Хотя ему явно стоило труда подняться с кресла, во время броска ему удалось согнуть колени, а движения запястья были точными и хорошо отработанными. Его гибкость и опыт с лихвой компенсировали нашу 30-летнюю разницу в возрасте – и я знал это, когда согласился сыграть с ним. Наследный принц с легкостью обыграл меня.
Я также сделал остановку в Абу-Даби, чтобы встретиться со стареющим шейхом Зайедом, чрезвычайно симпатичным, располагающим к себе лидером Объединенных Арабских Эмиратов. Шейх ясно дал понять, что его сильно огорчает американская политика в отношении арабо-израильской проблемы.
– 10 лет назад, – сказал он, – я очень надеялся на Америку и на мир в регионе. Теперь надежды почти не осталось. Я знаю, что Джордж Буш и Колин Пауэлл – хорошие люди. Пожалуйста, откройте им глаза на последствия происходящего.
Политические акции Америки на Ближнем Востоке начали падать в цене, и приоритетной задачей нашей дипломатии летом 2001 г. стало прекращение ослабления влияния США в регионе, связанного с ростом израильско-палестинского насилия
[66].
Тема Ирака и Саддама мелькала во всех этих беседах, но не была главным предметом обсуждений. Не считали ее приоритетной и в Вашингтоне. Хотя вице-президент и Пентагон потихоньку продвигали более жесткий подход к политике в отношении Саддама и призывали активизировать поддержку бежавшей из страны иракской оппозиции, проблема не рассматривалась как первоочередная. Текущая задача состояла в том, чтобы укрепить режим санкций и усилить сдерживание Саддама. Пауэлл руководил обновленным проектом введения умных санкций, предполагающим отказ от большинства неэффективных или даже контрпродуктивных мер, ухудшающих условия жизни иракского гражданского населения, а также введение узконаправленных мер контроля над вооружениями, в том числе запрета на использование военных технологий, а также технологий двойного назначения. Действующая администрация, как и предыдущая, была не против смены режима в Багдаде в долгосрочной перспективе, но так же, как и ее предшественница, опасалась, что процесс решения этой задачи угрожает возможной потерей контроля над ситуацией. На закрытом брифинге, организованном для нескольких ключевых сенаторов после возвращения из турне в июле 2001 г., я вновь повторил, что Ираку и региону, несомненно, будет лучше без Саддама, но смена режима не должна навязываться извне.

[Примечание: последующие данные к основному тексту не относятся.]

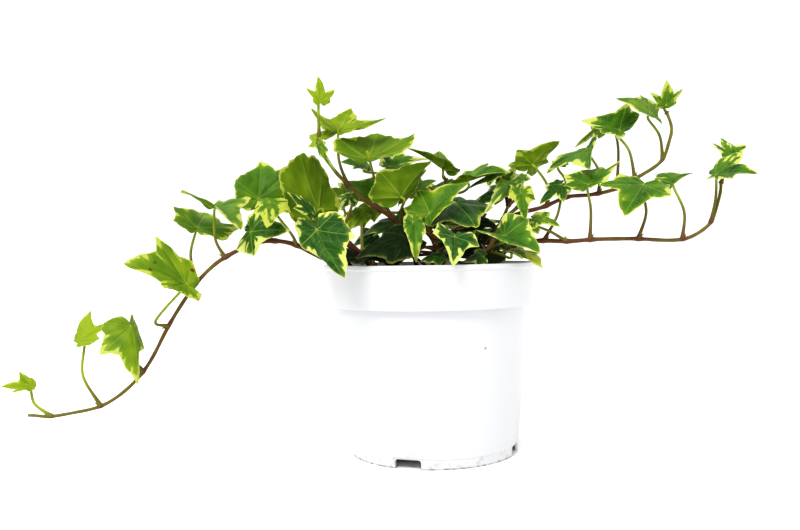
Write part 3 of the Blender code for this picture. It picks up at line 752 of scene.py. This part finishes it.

Я и понятия не имел, что настроения в администрации вскоре изменятся.
* * *
Тем утром во вторник 11 сентября 2001 г. я сидел за столом у себя в кабинете в Госдепартаменте и читал ежедневные краткие сводки разведки, как вдруг на экране телевизора замелькали первые сообщения об атаке на Всемирный торговый центр в Нью-Йорке. Потом я с ужасом увидел, как самолет врезается во вторую башню, и постепенно начал осознавать масштабы катастрофы. Поступали сообщения о готовящихся новых терактах, и началась эвакуации служащих Госдепартамента. Тысячи сотрудников организованно покидали здание. У многих в глазах стояли слезы. Я быстро прорвался сквозь толпу, нашел Лису и сжал ее в объятиях. Примерно через час мы с несколькими коллегами вернулись на свои рабочие места, не зная, чего ожидать в этом бесповоротно изменившемся мире.
В это время еще один угнанный самолет врезался в здание Пентагона. Из окна моего кабинета на шестом этаже Госдепартамента были видны клубы дыма над Потомаком. Это напомнило о необходимости обеспечить безопасность сотрудников Ближневосточного бюро, работающих за границей. Под руководством Джима Ларокко сотрудники Бюро с присущей им добросовестностью и профессионализмом начали обзванивать все наши зарубежные представительства. На седьмом этаже Рич Армитидж постоянно был на связи с Белым домом и с секретарем Пауэллом, который в это время находился в Перу, на сессии Генеральной Ассамблеи Организации американских государств. Узнав об атаке, Пауэлл немедленно вылетел в Вашингтон, но ему предстояло провести в воздухе восемь часов, так что он должен был прибыть только к вечеру.